Start of Stored data
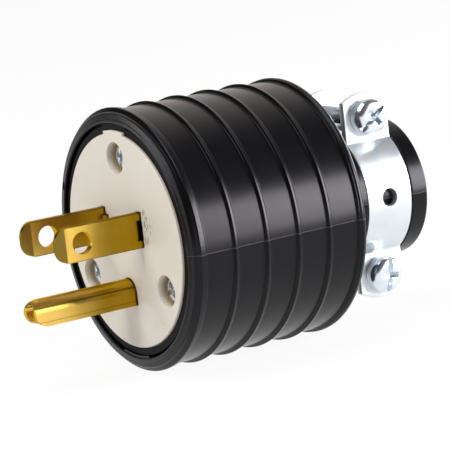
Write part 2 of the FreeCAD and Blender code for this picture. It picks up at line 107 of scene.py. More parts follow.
# %% The formula class
class Formula:
    """An output in a node tree. Arithmetic on it adds Math nodes."""

    def __init__(self, tree, socket=None):
        self.tree = tree
        self.socket = socket

    def node(self, kind, settings=None, inputs=None, output=0):
        """Adds a node: its settings first, then the values or links of its sockets."""
        made = self.tree.nodes.new(kind)
        for name, value in (settings or {}).items():
            setattr(made, name, value)
        for key, value in (inputs or {}).items():
            if isinstance(value, Formula):
                self.tree.links.new(value.socket, made.inputs[key])
            else:
                made.inputs[key].default_value = value
        return Formula(self.tree, made.outputs[output])

    def maths(self, operation, *others):
        """A Math node on this output and the others."""
        return self.node("ShaderNodeMath", {"operation": operation}, dict(enumerate((self, *others))))

    def __add__(self, other):
        return self.maths("ADD", other)

    def __sub__(self, other):
        return self.maths("SUBTRACT", other)

    def __rsub__(self, other):
        return self.maths("MULTIPLY_ADD", -1.0, other)

    def __mul__(self, other):
        return self.maths("MULTIPLY", other)

    def __truediv__(self, other):
        return self.maths("DIVIDE", other)

    def __abs__(self):
        return self.maths("ABSOLUTE")

    __radd__ = __add__
    __rmul__ = __mul__

    def part(self, name):
        """One coordinate of a vector."""
        return self.node("ShaderNodeSeparateXYZ", {}, {0: self}, name)

    def fade(self, start, end):
        """0 up to start, 1 from end on, smooth between them. Start may be the larger."""
        rise = self.node("ShaderNodeMapRange", {"interpolation_type": "SMOOTHSTEP"},
                         {"Value": self, "From Min": min(start, end), "From Max": max(start, end)})
        return rise if start < end else 1.0 - rise

    def mix(self, low, high):
        """Colour between low, where this is 0, and high, where it is 1."""
        return self.node("ShaderNodeMix", {"data_type": "RGBA"}, {0: self, 6: low, 7: high}, 2)


def noise(at, scale, detail=3.0, stretch=(1, 1, 1)):
    """Cloudy pattern between 0 and 1. Stretch above 1 packs it along that axis."""
    place = at.node("ShaderNodeMapping", {}, {"Vector": at, "Scale": stretch})
    return at.node("ShaderNodeTexNoise", {}, {"Vector": place, "Scale": scale, "Detail": detail}, "Fac")

# %% [markdown]
# ## Finishes
# Each finish starts from Object coordinates, which are real metres here, so a grain of half a
# millimetre is a noise of scale 2000. The helper makes a Principled material and hands back the
# coordinates. A colour that changes goes through a mix, and a height goes through one Bump node.

# %% A helper for finishes
def finish(name, metallic=0.0, **constants):
    """New material: returns it, its shader node and its Object coordinates."""
    material = bpy.data.materials.new(name)
    material.use_nodes = True
    tree = material.node_tree
    shader = tree.nodes["Principled BSDF"]
    shader.inputs["Metallic"].default_value = metallic
    for socket, value in constants.items():
        shader.inputs[socket.replace("_", " ")].default_value = value
    coordinates = Formula(tree).node("ShaderNodeTexCoord", {}, {}, "Object")
    return material, shader, coordinates


def feed(shader, socket, formula):
    """Links a formula to a socket of the shader."""
    formula.tree.links.new(formula.socket, shader.inputs[socket])


def emboss(shader, height, depth):
    """Height between 0 and 1 becomes relief of that depth, in metres."""
    feed(shader, "Normal", height.node("ShaderNodeBump", {}, {"Height": height, "Distance": depth}))


def rgba(red, green, blue):
    """An opaque colour."""
    return (red, green, blue, 1.0)

# %% [markdown]
# ## Black rubber
# The body is moulded in two halves. A fine line of flash runs where they met, along both sides, in a
# plane through the axis that stands turned by a degree and a half against the contacts. Its paler
# colour is a painted highlight. Each half leans by its mould's draft of three and a half degrees, so
# the light breaks at the line. A Bump node whose height falls away from the line tips the normals by
# that much without a change of the mesh. The skin is smooth with a faint orange-peel, and handling
# leaves cloudy, slightly duller patches.

# %% Rubber and the parting line
rubber, shader, at = finish("moulded_rubber", Specular_IOR_Level=0.21,
                            Specular_Tint=rgba(0.97, 0.93, 1.0))
clouds = noise(at, 90, 4)
peel = noise(at, 1500, 2)
parting_slope = math.tan(math.radians(1.45))
from_parting = abs(at.part("Z") - parting_slope * at.part("Y"))
parting_line = from_parting.fade(0.12 * mm, 0.04 * mm)
relief = 0.05 * mm
draft = math.tan(math.radians(3.5)) / relief
skin = clouds.mix(rgba(0.003, 0.003, 0.0035), rgba(0.0055, 0.005, 0.0055))
# The paler colour along the parting line is a painted highlight.
feed(shader, "Base Color", parting_line.mix(skin, rgba(0.05, 0.05, 0.05)))
feed(shader, "Roughness", 0.20 + 0.08 * clouds + 0.15 * parting_line)
emboss(shader, 0.06 * peel + parting_line - draft * from_parting, relief)

housing_black, shader, at = finish("moulded_nylon_black", Specular_IOR_Level=0.05)
clouds = noise(at, 160, 3)
feed(shader, "Base Color", clouds.mix(rgba(0.003, 0.0027, 0.0027), rgba(0.005, 0.0045, 0.0045)))
feed(shader, "Roughness", 0.30 + 0.12 * clouds)
emboss(shader, noise(at, 2500, 2), 0.01 * mm)
print("rubber and black nylon")

# %% [markdown]
# ## Cream nylon
# The front plate is a warm off-white. It is never quite even: the moulding has faint clouds, and
# pushing the plug home has rubbed a few grey-brown scuffs into it beside the near blade. Behind the
# front face, as inside the screw wells, the colour turns tan: painted shade.

# %% Cream plate
cream, shader, at = finish("moulded_nylon_cream", Specular_IOR_Level=0.4)
clouds = noise(at, 120, 4)
specks = noise(at, 1500, 5, (1, 1.5, 0.5))
blade_low, blade_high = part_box("blade_neutral")
blade_middle = (blade_low + blade_high) / 2
scuff_y = blade_middle.y - 2.2 * mm
scuff_z = blade_middle.z + 0.5 * mm
scuff_width, scuff_height = 3.4, 5.2
from_scuff = abs(at.part("Y") - scuff_y) / scuff_width + abs(at.part("Z") - scuff_z) / scuff_height
scuffed = from_scuff.fade(1.0 * mm, 0.3 * mm) * specks.fade(0.50, 0.63)
front = clouds.mix(rgba(0.735, 0.685, 0.60), rgba(0.785, 0.735, 0.65))
# Painted shade: tan behind the front face, as inside the screw wells.
front_and_well_shade = at.part("X").fade(0.15 * mm, 1.6 * mm).mix(front, rgba(0.44, 0.35, 0.22))
feed(shader, "Base Color", scuffed.mix(front_and_well_shade, rgba(0.24, 0.17, 0.10)))
feed(shader, "Roughness", 0.42 + 0.12 * clouds)
emboss(shader, noise(at, 1800, 3), 0.012 * mm)
print("cream nylon")

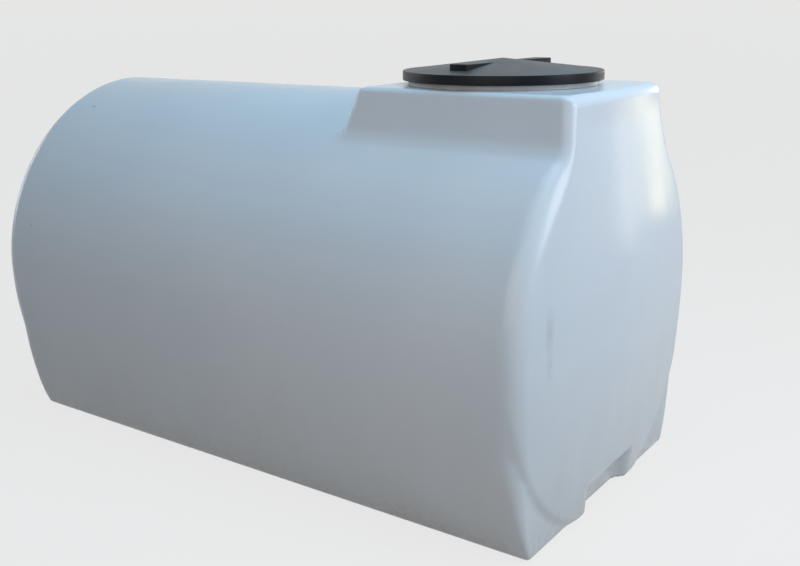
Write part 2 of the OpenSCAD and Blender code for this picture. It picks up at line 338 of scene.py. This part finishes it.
End of Stored data
→ Goal
Copy out each line in the listing that has the word "code".

→ Result of this exercise
Write part 2 of the FreeCAD and Blender code for this picture. It picks up at line 107 of scene.py. More parts follow.
Write part 2 of the OpenSCAD and Blender code for this picture. It picks up at line 338 of scene.py. This part finishes it.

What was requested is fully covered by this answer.